* What you need to do *
Below are some entries. Copy each line that holds the string "object".

#### Entries

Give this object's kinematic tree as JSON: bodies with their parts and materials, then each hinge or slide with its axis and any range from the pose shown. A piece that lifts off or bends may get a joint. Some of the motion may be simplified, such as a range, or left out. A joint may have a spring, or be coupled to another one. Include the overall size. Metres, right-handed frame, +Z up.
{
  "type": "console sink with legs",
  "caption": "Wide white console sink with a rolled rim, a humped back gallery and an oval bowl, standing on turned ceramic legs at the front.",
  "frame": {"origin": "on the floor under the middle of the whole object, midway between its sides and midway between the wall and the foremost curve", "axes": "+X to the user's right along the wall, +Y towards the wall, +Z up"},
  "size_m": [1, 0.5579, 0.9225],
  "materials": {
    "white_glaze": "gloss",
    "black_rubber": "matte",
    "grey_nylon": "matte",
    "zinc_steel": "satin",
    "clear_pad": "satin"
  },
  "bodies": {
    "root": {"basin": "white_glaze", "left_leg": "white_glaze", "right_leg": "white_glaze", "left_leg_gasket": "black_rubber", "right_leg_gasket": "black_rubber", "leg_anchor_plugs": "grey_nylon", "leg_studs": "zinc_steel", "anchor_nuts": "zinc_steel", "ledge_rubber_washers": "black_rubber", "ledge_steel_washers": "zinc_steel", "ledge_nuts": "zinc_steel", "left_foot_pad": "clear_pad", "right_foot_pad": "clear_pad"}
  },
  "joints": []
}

########
#### Entries

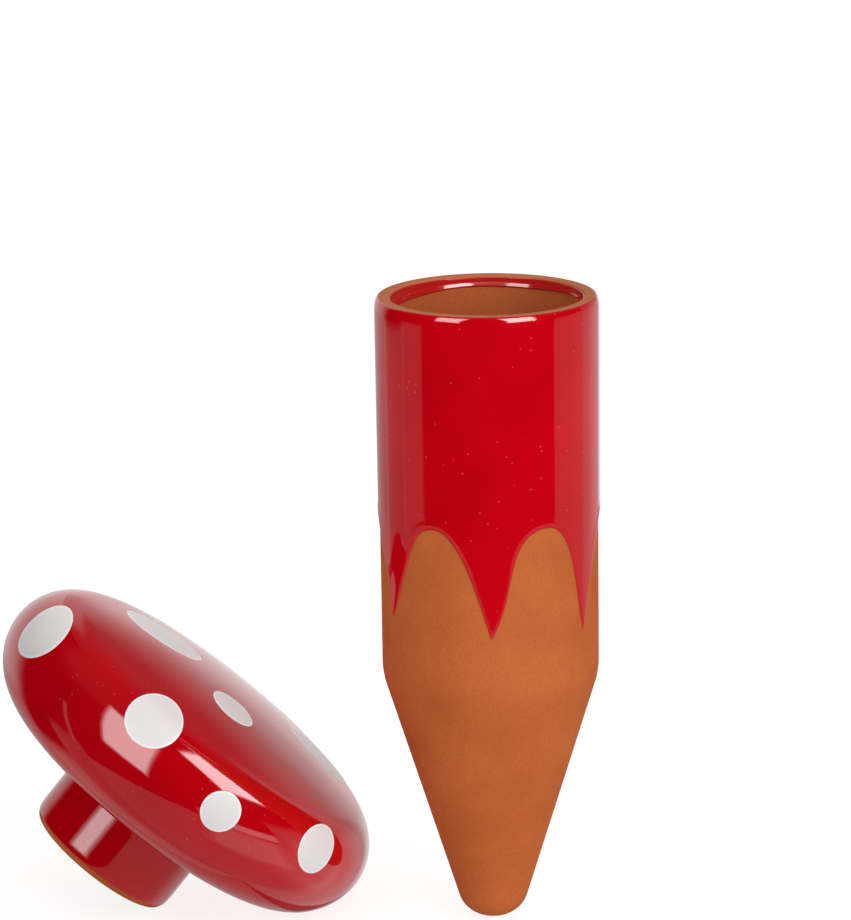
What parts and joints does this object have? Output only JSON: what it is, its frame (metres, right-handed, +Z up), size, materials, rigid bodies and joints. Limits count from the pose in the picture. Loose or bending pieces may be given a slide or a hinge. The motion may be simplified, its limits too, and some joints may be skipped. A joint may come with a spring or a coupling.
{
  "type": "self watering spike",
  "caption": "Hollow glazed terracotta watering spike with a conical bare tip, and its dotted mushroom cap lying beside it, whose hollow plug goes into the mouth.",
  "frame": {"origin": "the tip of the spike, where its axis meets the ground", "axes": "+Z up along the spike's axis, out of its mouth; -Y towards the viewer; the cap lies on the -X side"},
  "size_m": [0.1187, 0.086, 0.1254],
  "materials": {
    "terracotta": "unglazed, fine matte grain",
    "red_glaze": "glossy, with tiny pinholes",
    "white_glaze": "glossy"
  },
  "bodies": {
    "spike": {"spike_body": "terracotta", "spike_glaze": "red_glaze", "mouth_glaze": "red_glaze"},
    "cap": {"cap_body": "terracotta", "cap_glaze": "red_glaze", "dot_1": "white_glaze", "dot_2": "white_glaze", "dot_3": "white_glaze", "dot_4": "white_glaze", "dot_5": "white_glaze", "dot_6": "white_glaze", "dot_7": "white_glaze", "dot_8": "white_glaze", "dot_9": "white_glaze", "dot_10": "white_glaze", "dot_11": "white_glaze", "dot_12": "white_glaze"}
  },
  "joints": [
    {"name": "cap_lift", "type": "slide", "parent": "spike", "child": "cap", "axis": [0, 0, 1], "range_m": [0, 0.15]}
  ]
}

########

* Task answer *
Give this object's kinematic tree as JSON: bodies with their parts and materials, then each hinge or slide with its axis and any range from the pose shown. A piece that lifts off or bends may get a joint. Some of the motion may be simplified, such as a range, or left out. A joint may have a spring, or be coupled to another one. Include the overall size. Metres, right-handed frame, +Z up.
  "frame": {"origin": "on the floor under the middle of the whole object, midway between its sides and midway between the wall and the foremost curve", "axes": "+X to the user's right along the wall, +Y towards the wall, +Z up"},
What parts and joints does this object have? Output only JSON: what it is, its frame (metres, right-handed, +Z up), size, materials, rigid bodies and joints. Limits count from the pose in the picture. Loose or bending pieces may be given a slide or a hinge. The motion may be simplified, its limits too, and some joints may be skipped. A joint may come with a spring or a coupling.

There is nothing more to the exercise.